§ **WORK TO DO**: Can the data below be echoed back word for word?

┄┄┄┄┄┄┄┄┄┄

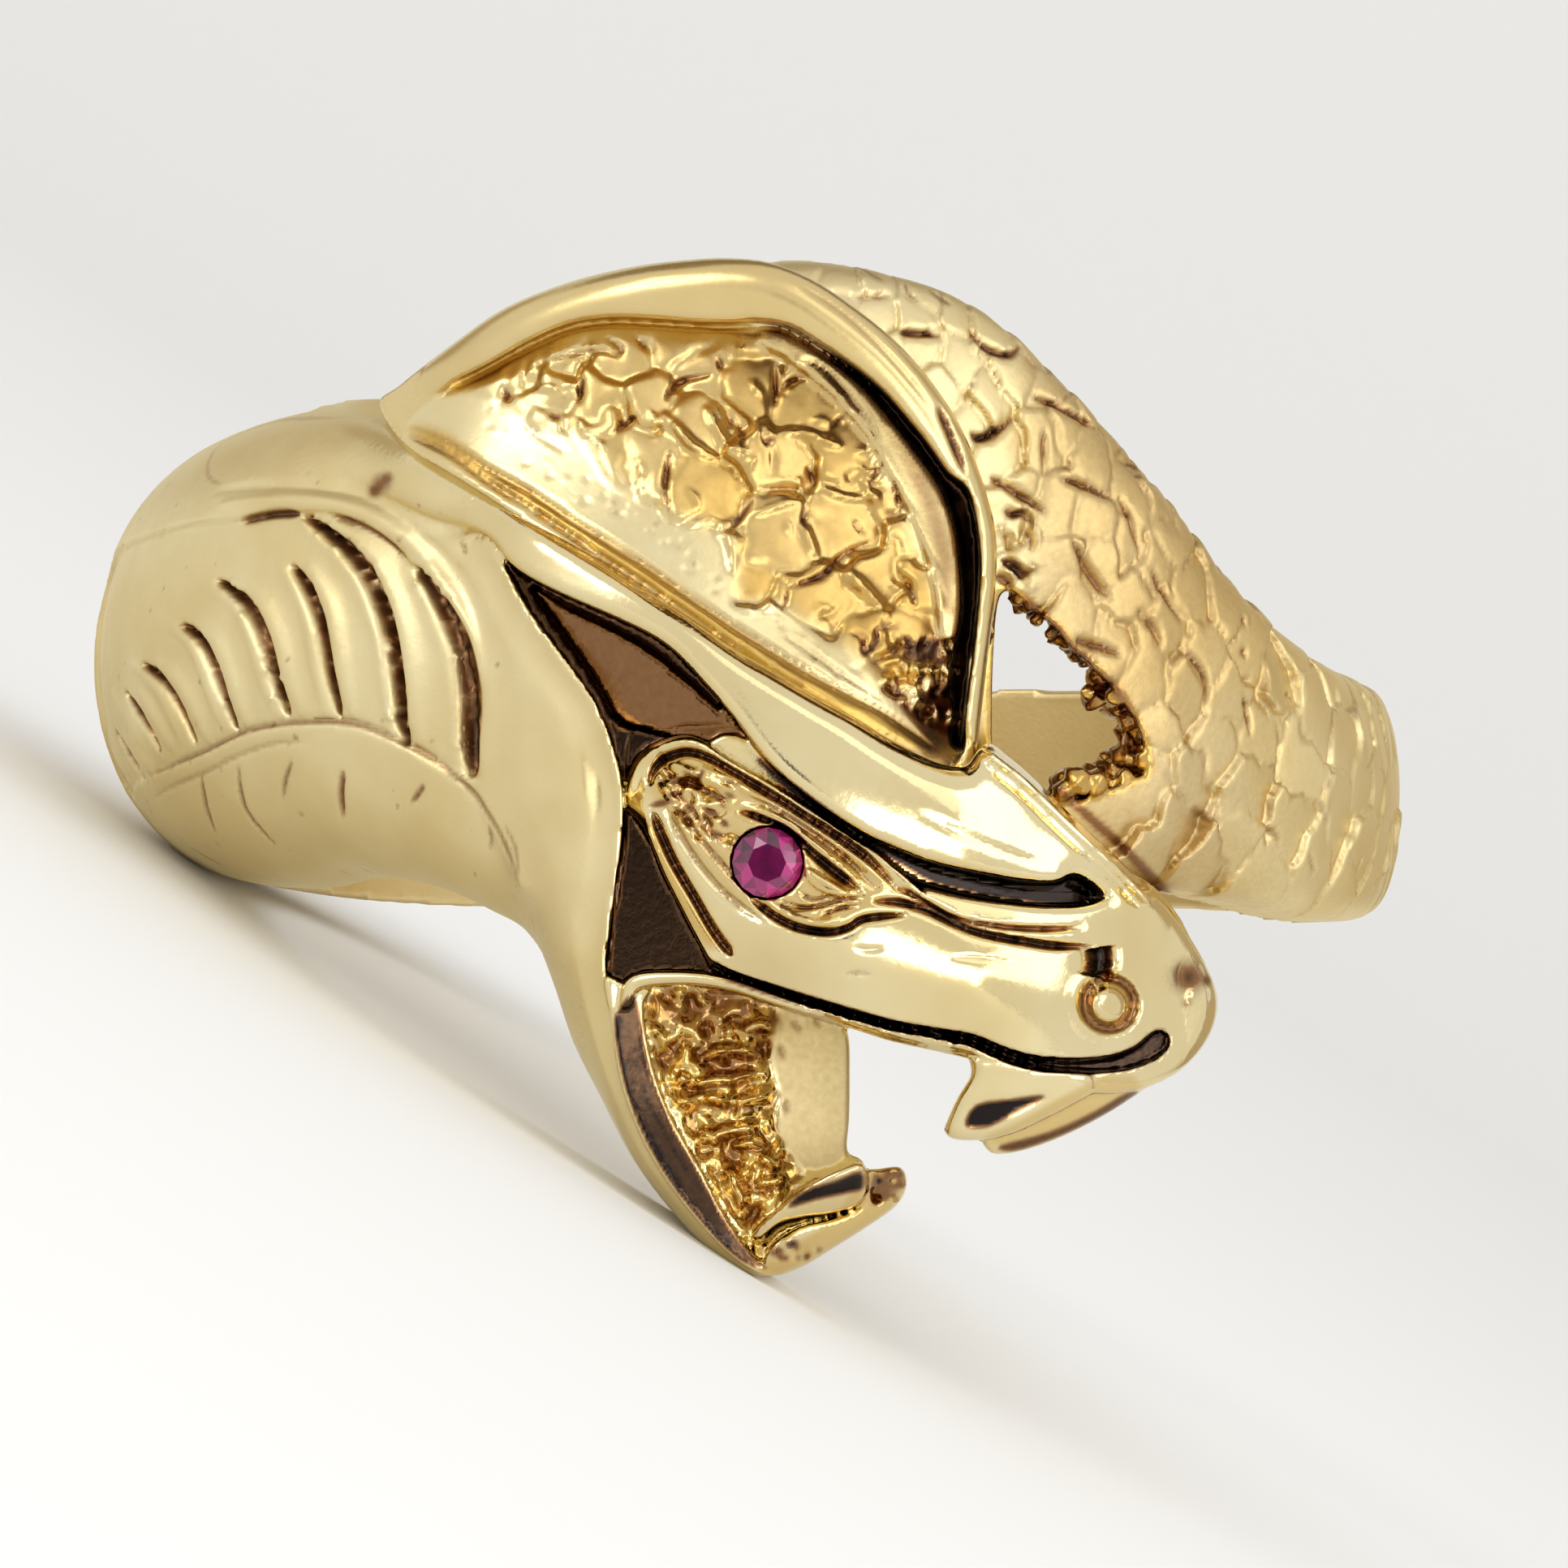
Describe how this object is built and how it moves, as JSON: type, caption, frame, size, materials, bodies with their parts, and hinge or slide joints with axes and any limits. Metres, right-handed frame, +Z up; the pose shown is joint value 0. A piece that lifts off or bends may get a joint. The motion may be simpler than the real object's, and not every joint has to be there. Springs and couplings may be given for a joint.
{
  "type": "finger ring with a ruby",
  "caption": "Cast gold finger ring shaped as a hooded snake with open jaws, a ribbed belly, a scaled hood and body, and a round ruby eye.",
  "frame": {"origin": "centre of the footprint's bounding box, on the surface on which the ring rests", "axes": "+Z up; the ring rests by itself on the lower edge of its belly and the tip of the snake's lower jaw, with the snake's head at the front (-Y); the finger hole's axis tilts 32 degrees to the left from +Z"},
  "size_m": [0.022, 0.0236, 0.0152],
  "materials": {
    "gold": "polished cast gold",
    "ruby": "faceted and polished"
  },
  "bodies": {
    "root": {"ring_body": "gold", "eye_ruby": "ruby"}
  },
  "joints": []
}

┄┄┄┄┄┄┄┄┄┄

§ **SOLUTION**:
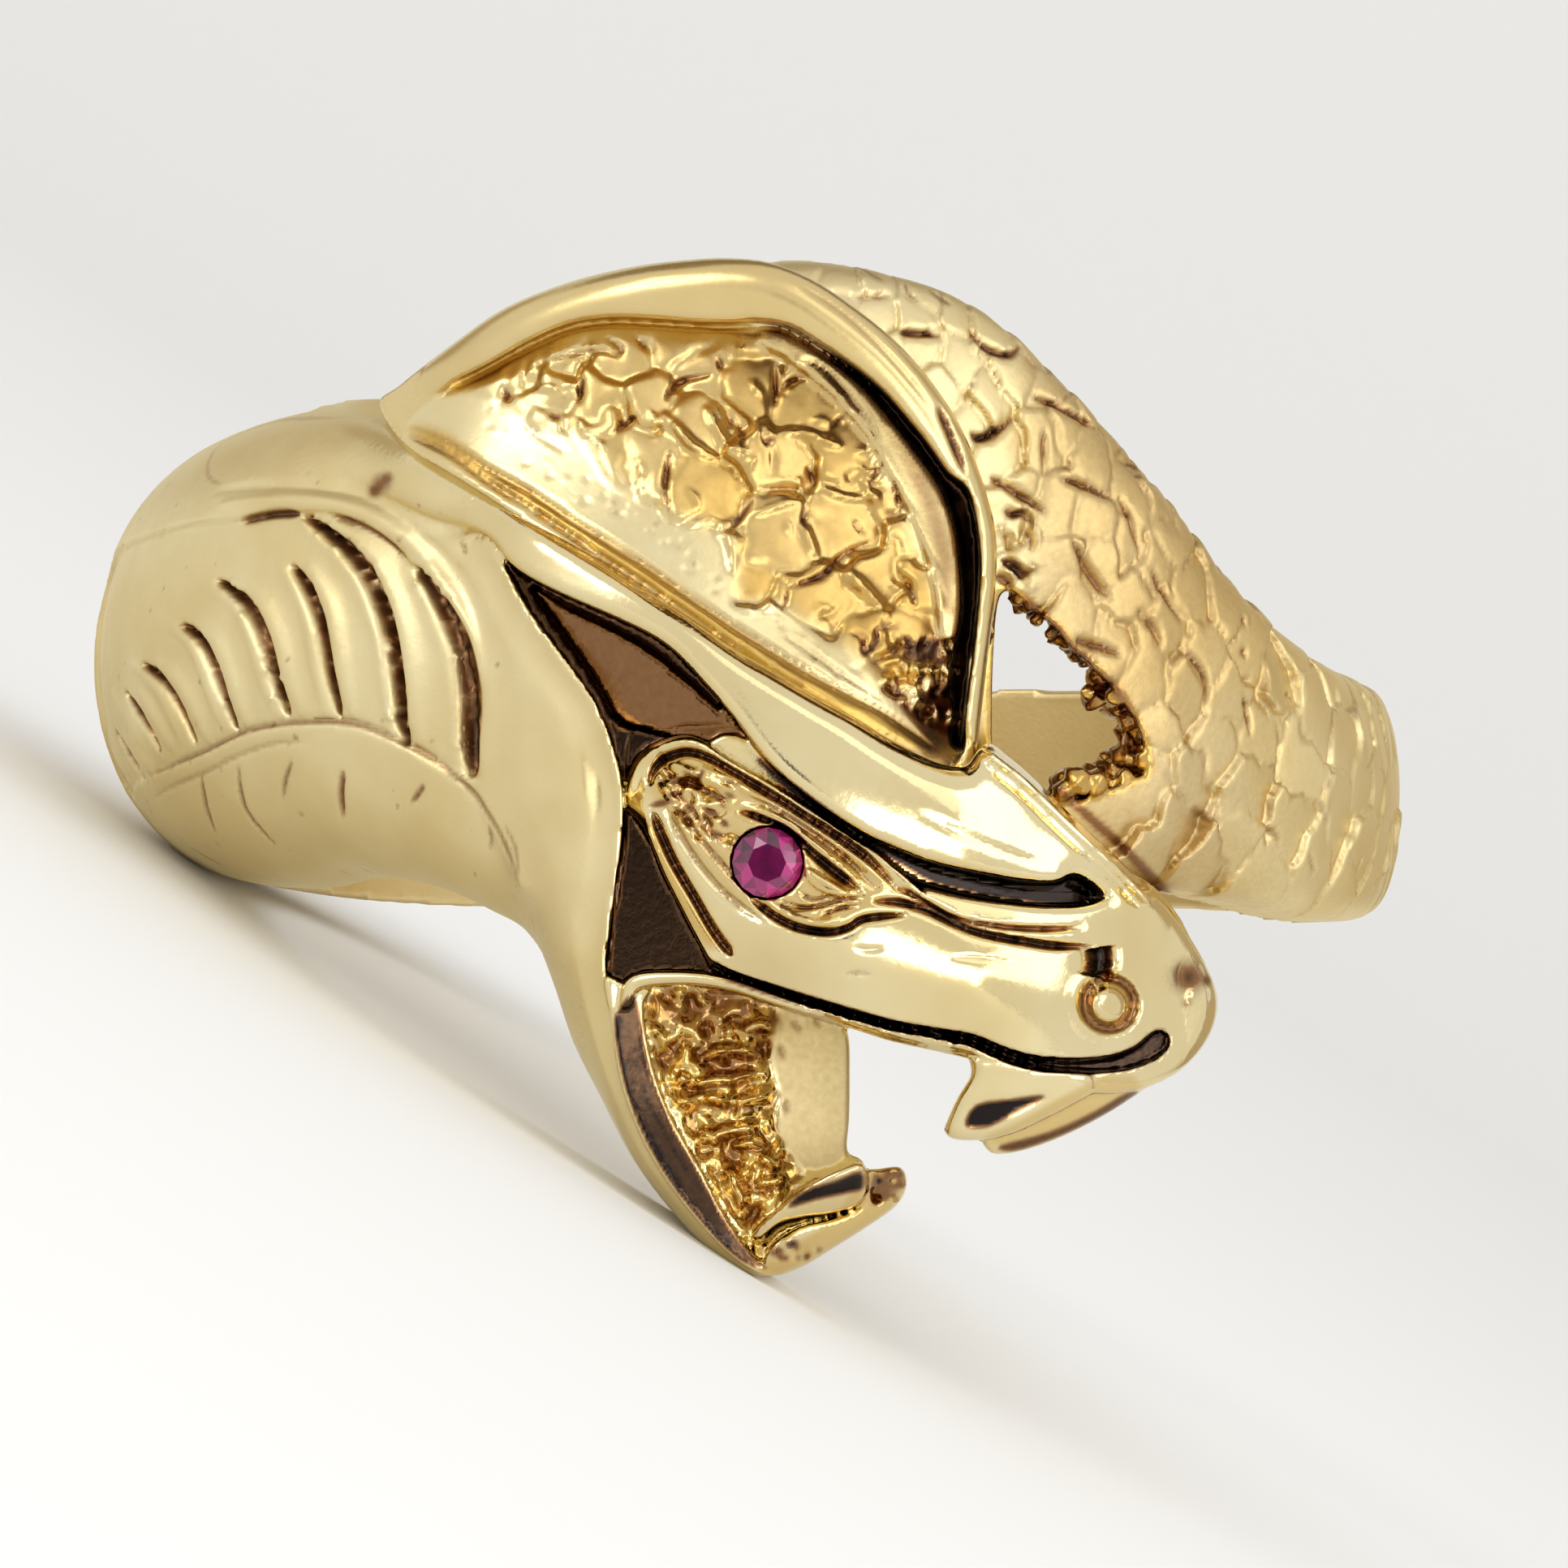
Describe how this object is built and how it moves, as JSON: type, caption, frame, size, materials, bodies with their parts, and hinge or slide joints with axes and any limits. Metres, right-handed frame, +Z up; the pose shown is joint value 0. A piece that lifts off or bends may get a joint. The motion may be simpler than the real object's, and not every joint has to be there. Springs and couplings may be given for a joint.
{
  "type": "finger ring with a ruby",
  "caption": "Cast gold finger ring shaped as a hooded snake with open jaws, a ribbed belly, a scaled hood and body, and a round ruby eye.",
  "frame": {"origin": "centre of the footprint's bounding box, on the surface on which the ring rests", "axes": "+Z up; the ring rests by itself on the lower edge of its belly and the tip of the snake's lower jaw, with the snake's head at the front (-Y); the finger hole's axis tilts 32 degrees to the left from +Z"},
  "size_m": [0.022, 0.0236, 0.0152],
  "materials": {
    "gold": "polished cast gold",
    "ruby": "faceted and polished"
  },
  "bodies": {
    "root": {"ring_body": "gold", "eye_ruby": "ruby"}
  },
  "joints": []
}